WHAT YOU SHOULD DO:
Exactly retype the lines of the material from its first line to the line with "const tieWall = 1.6;", including both.
# START OF STORED ROWS
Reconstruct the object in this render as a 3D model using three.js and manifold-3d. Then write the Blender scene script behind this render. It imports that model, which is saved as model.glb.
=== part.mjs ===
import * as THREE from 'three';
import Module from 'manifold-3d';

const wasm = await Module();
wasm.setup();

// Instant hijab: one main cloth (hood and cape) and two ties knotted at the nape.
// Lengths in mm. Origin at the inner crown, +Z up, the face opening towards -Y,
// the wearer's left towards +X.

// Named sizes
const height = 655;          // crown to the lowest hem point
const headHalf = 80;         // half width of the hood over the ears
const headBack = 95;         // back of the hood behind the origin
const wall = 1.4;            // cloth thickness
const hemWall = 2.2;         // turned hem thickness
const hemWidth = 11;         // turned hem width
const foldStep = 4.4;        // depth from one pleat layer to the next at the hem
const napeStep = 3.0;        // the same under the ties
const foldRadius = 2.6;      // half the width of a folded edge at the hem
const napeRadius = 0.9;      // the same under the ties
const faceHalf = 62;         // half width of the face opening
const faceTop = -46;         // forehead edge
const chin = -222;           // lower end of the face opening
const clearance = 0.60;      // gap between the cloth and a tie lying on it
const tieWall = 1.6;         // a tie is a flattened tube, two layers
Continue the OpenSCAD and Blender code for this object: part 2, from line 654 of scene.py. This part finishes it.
# END OF STORED ROWS
ANSWER TO THE PROBLEM:
Reconstruct the object in this render as a 3D model using three.js and manifold-3d. Then write the Blender scene script behind this render. It imports that model, which is saved as model.glb.
=== part.mjs ===
import * as THREE from 'three';
import Module from 'manifold-3d';

const wasm = await Module();
wasm.setup();

// Instant hijab: one main cloth (hood and cape) and two ties knotted at the nape.
// Lengths in mm. Origin at the inner crown, +Z up, the face opening towards -Y,
// the wearer's left towards +X.

// Named sizes
const height = 655;          // crown to the lowest hem point
const headHalf = 80;         // half width of the hood over the ears
const headBack = 95;         // back of the hood behind the origin
const wall = 1.4;            // cloth thickness
const hemWall = 2.2;         // turned hem thickness
const hemWidth = 11;         // turned hem width
const foldStep = 4.4;        // depth from one pleat layer to the next at the hem
const napeStep = 3.0;        // the same under the ties
const foldRadius = 2.6;      // half the width of a folded edge at the hem
const napeRadius = 0.9;      // the same under the ties
const faceHalf = 62;         // half width of the face opening
const faceTop = -46;         // forehead edge
const chin = -222;           // lower end of the face opening
const clearance = 0.60;      // gap between the cloth and a tie lying on it
const tieWall = 1.6;         // a tie is a flattened tube, two layers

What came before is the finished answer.